Лей в эти дни тоже был круглосуточно занят: он занимался пожиманием рук. В конце недели, посетив Техническое управление Имперского министерства авиации, он пожаловался его главе генералу Эрнсту Удету, что его правая рука стала похожа на клешню рака, которую тот сунул в кипяток. Рука в самом деле выглядела красной и распухшей, и Удет шутки не принял, а посоветовал Лею поскорей показаться врачу.
— Ладно, съезжу к Керстену, — согласился Роберт. — А пока объясни-ка мне, что это за родовые изыскания у тебя тут проводятся? Штрайхер мне жаловался.
— Этот жидоеб уже сунул свой нос? — удивился Удет. — А Герман-то уверен, что все сделал тихо.
— Геринг ничего не умеет делать тихо, — поморщился Лей. — А Мильх чистопородный еврей, у него это на носу написано.

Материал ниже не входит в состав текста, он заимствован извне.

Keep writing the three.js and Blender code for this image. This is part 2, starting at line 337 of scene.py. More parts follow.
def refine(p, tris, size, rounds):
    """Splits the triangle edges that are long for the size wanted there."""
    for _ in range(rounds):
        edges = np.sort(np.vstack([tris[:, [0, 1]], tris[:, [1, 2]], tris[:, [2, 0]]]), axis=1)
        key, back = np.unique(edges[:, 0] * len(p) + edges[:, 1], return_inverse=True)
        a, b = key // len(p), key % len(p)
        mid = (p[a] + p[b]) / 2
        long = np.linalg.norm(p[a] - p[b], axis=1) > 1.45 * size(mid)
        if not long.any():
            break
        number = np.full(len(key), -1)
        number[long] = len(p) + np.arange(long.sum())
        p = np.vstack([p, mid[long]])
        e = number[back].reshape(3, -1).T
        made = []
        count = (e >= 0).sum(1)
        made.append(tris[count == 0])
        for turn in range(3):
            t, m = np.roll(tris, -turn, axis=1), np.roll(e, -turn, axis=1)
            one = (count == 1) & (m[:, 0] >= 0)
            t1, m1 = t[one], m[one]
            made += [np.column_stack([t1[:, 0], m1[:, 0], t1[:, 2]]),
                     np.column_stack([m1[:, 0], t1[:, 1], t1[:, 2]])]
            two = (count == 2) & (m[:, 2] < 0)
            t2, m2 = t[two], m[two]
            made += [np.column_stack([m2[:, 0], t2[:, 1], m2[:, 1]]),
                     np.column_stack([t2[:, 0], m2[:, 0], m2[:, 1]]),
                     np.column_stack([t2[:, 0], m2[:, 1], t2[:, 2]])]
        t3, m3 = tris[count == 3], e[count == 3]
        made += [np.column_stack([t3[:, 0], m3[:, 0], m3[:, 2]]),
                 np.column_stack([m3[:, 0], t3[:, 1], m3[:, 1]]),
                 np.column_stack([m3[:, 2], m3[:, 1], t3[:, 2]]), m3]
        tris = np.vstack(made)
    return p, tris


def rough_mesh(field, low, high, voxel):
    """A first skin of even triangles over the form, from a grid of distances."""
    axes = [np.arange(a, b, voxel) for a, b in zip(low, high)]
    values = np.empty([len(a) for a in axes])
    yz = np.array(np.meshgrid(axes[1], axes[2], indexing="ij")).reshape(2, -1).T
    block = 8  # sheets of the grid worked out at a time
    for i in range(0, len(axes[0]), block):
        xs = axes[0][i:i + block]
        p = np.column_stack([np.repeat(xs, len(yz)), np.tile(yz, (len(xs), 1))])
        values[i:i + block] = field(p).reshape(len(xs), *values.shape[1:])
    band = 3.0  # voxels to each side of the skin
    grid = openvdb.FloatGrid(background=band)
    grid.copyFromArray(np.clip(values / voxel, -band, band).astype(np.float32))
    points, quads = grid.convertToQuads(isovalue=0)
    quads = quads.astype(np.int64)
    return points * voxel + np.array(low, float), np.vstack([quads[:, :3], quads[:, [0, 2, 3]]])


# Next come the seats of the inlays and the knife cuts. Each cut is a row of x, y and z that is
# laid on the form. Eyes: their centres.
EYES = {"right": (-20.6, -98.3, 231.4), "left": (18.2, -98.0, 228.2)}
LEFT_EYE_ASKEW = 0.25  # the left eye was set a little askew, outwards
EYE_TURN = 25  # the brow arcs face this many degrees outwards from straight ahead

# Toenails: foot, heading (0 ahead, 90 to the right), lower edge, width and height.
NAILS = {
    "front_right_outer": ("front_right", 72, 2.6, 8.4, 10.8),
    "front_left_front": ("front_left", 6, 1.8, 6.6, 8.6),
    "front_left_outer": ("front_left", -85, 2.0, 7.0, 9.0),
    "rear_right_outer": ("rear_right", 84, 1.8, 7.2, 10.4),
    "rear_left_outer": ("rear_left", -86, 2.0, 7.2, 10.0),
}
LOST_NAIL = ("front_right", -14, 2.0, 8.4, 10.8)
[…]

— Ему уже подыскали арийского папашу — барона фон Бира, правда при этом сделали бастардом.
— Послушай, Эрнст, все это чушь, конечно, но два момента я бы учел. Во-первых, Щтрайхер Герингу Мильха не простит. Держу пари на что хочешь. Во-вторых… Эрхард Мильх, будь он хоть трижды еврей, — первоклассный организатор, и тебе, старина, извини, без такого заместителя не обойтись. Однако пример Бормана все же держи в голове.
При упоминании этого последнего имени красивое лицо генерала Удета приняло злобно-брезгливое выражение. Это была одна из тех эффектных гримас, которым знаменитого аса обучили в двадцатых годах в Голливуде, когда он снимался там в лихих боевиках. Но он тут же улыбнулся своей белозубой улыбкой:
— Слушай, а ну их всех, а? Я тебя сто лет не видел. Может… Нет, нет… — Он сделал протестующий жест. — Ты у нас теперь трезвенник! Я не об этом. Съездим на аэродром. Я тебе такую штуку покажу.
— Хочешь сказать, что у тебя Ju-88 уже пикирует? — улыбнулся Роберт.
— Во-первых, пикирует, — обиделся Удет. — Укрепили фюзеляж, установили тормоза…
— А скорость, а высота полета!? А вес? Тонн двенадцать набрал, то есть — в два раза?
— Да погоди, я не о нем. Помнишь, еще покойный Вефер все твердил о четырехмоторном Хе, чтоб бомбить Англию? Так вот, я поставил Хейнкелю задачу, чтобы его 177-й пикировал с углом атаки в шестьдесят градусов, а?! Каково?
Пауза. На лице Лея появилось то же выражение, что и у авиаконструктора Эрнста Хейнкеля, перед которым сумасброд Удет поставил эту заведомо невыполнимую задачу, да еще и в форме приказа. Тридцатитонные «Хейнкели-177» не могли пикировать — это было ясно, как дважды два.
— Основные испытания через полгода, но кое-что я тебе покажу уже сейчас.
Поскольку Лей все еще молчал, Удет схватил трубку и в своей экспрессивной манере позвонил Хуго Шперрле, бывшему командиру легиона «Кондор» — «герою-устрашителю» (автору концепции авианалетов для устрашения), тому самому, кто засыпал маленькую Гернику взрывчаткой, за час превратив городок в кровавое месиво.